Math Puzzles

Solution to The February/March, 2007 Problem of the Month

A sea otter is 10 meters from a very long and straight river, with a large river bank. We call this point (0,10). A wolf suddenly appears at the point (-7, 13). The otter heads directly to a point on the river bank to jump in to safety. The wolf heads to the exact same point that the otter is heading toward, hoping to get there first. If the sea otter runs at 8 m/s and the wolf runs at 12 m/s, find the point (to three decimal places) that the sea otter should run to, so that it reaches that point with the most time to spare. That is, find the point on the river bank so that if both animals head toward that point, the difference between the the wolf's time and the otter's time is a maximum. (See diagram below.)

Also, for a given otter speed, v_o, a given initial starting point for the otter, (0,y_o), and a given wolf speed, v_w, find the envelope of safety for the otter. That is, find the equation of the curve so that if the wolf is on the outside of the curve, the otter can reach a point on the river bank before the wolf. (It will be a tie if the wolf starts on the curve.)

For the specific problem, we want to find a so that

Dt = ((a + 7)² + 13²)^½/12 - (a² + 10²)^½/8
is a maximum. Taking the derivative of the above function (wrt a), and setting it equal to zero, we have
(a + 7)/[12((a + 7)² + 13²)^½] - a/[8(a² + 10²)^½] = 0.
Solving numerically, we get a ~ 5.0977 meters, i.e., 5.0977 meters down the shoreline, and the otter beats the wolf by about .0768 seconds.

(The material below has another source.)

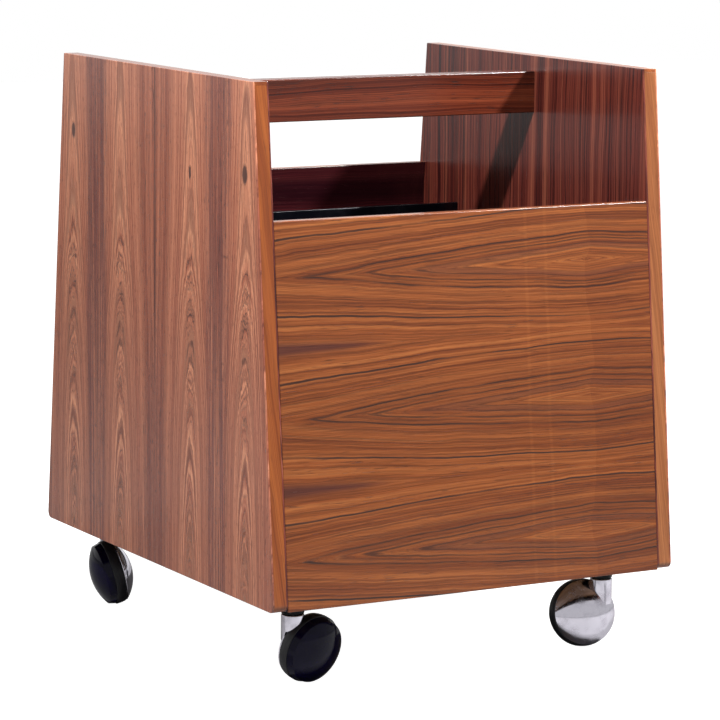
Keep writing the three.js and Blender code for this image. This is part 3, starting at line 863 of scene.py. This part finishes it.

In general, we want to find all (x,y) so that Dt is a maximum, and also Dt = 0. The answer is an (upper half) ellipse.
For, the two equations we want to solve are

(a + x)/[v_w((a + x)² + y²)^½] - a/[v_o(a² + y_o²)^½] = 0
and
Dt = ((a + x)² + y²)^½/v_w - (a² + y_o²)^½/v_o = 0.
We want to eliminate a, and form an equation with x and y with only the constants y_o, v_o, and v_w. From the first equation,
(a + x)²/[v_w²((a + x)² + y²)] = a²/[v_o²(a² + y_o²)] so (a + x)²v_o²(a² + y_o²)/[a²v_w²] = ((a + x)² + y²).
And from the second equation ((a + x)² + y²) = v_w²(a² + y_o²)/v_o² . Therefore (a + x)²v_o²(a² + y_o²)/[a²v_w²] = v_w²(a² + y_o²)/v_o² or (a + x)²v_o²/[a²v_w²] = v_w²/v_o² so x = av_w²/v_o² - a = a(v_w² - v_o²)/v_o².
Conversely, a = xv_o²/(v_w² - v_o²), and (a + x) = xv_w²/(v_w² - v_o²).
Plugging this into what we got from the second equation, we have (x²v_w⁴/(v_w² - v_o²)² + y²) = (x²v_o⁴/(v_w² - v_o²)² + y_o²)v_w²/v_o², or [v_w⁴v_o²/(v_w² - v_o²)²]x² + v_o²y² = [v_o⁴v_w²/(v_w² - v_o²)²]x² + v_w²y_o² so [v_w²v_o²/(v_w² - v_o²)]x² + v_o²y² = v_w²y_o². Set r = v_w/v_o, the ratio of their respective speeds, so that we can write the final equation as x²/[y_o²(r² - 1)] + y²/[y_o²r²] = 1. An ellipse!